In general, we are rather supporters of native integration. The libraries of all our products are developed initially in C/C++ and their main interface, which includes the most complete set of functionality, is always in C++. We are used to this, and therefore, when the need arises to create some simple example of integration, we reflexively want to just write a short program in C++ (you can see this, for example, in how we described the creation of a simple DOCX template engine). Our clients use a set of wrappers we provide to more easily integrate with their systems: mainly automatically generated ones using SWIG wrappers for Java, C#, Python and PHP.
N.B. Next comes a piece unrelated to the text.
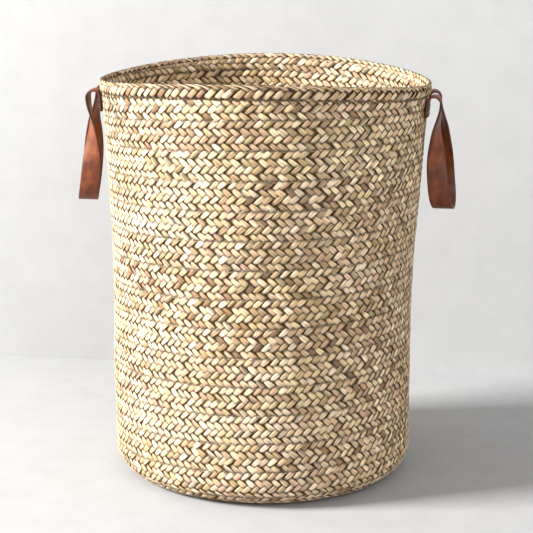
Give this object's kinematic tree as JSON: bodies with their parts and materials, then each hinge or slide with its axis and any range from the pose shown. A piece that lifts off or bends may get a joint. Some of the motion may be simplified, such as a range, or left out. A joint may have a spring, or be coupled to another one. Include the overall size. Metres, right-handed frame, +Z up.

However, integrating a document recognition system as a native library with a direct program call is not always the most optimal way, for several reasons:

Firstly, to solve simple problems, such as banal extraction of a full name from a file with a scanned passport on the desktops of customer service points, you want to use the simplest possible integration. The fact that such simple tasks often arise is evidenced, for example, by the fact that some clients asked us to provide a simple console application or service that would “monitor” a directory and, when a new file with a document image appears in this directory, would recognize and record the result into some table.
Secondly, sometimes within the framework of one information system (or within one automated workstation), the functionality of document recognition (the same or different) needs to be used in several applications at once, and, accordingly, there is a desire to organize access to the recognition system as a some local service.
Thirdly, in more complex cases, the simplicity of the integration interface makes it easy to carry out prototyping in order to work out changes in business processes that are inevitable with automation.

All this led us to create an option for user interaction with the recognition system as a simple local REST service.

Service API Description

The REST API service for the identification document recognition system, Smart ID Engine, is designed as simply as possible. It has three groups of methods:

1. Service and information methods:

(GET) /doc – service documentation in HTML (Swagger)
(GET) /help – service documentation in JSON form (OpenAPI)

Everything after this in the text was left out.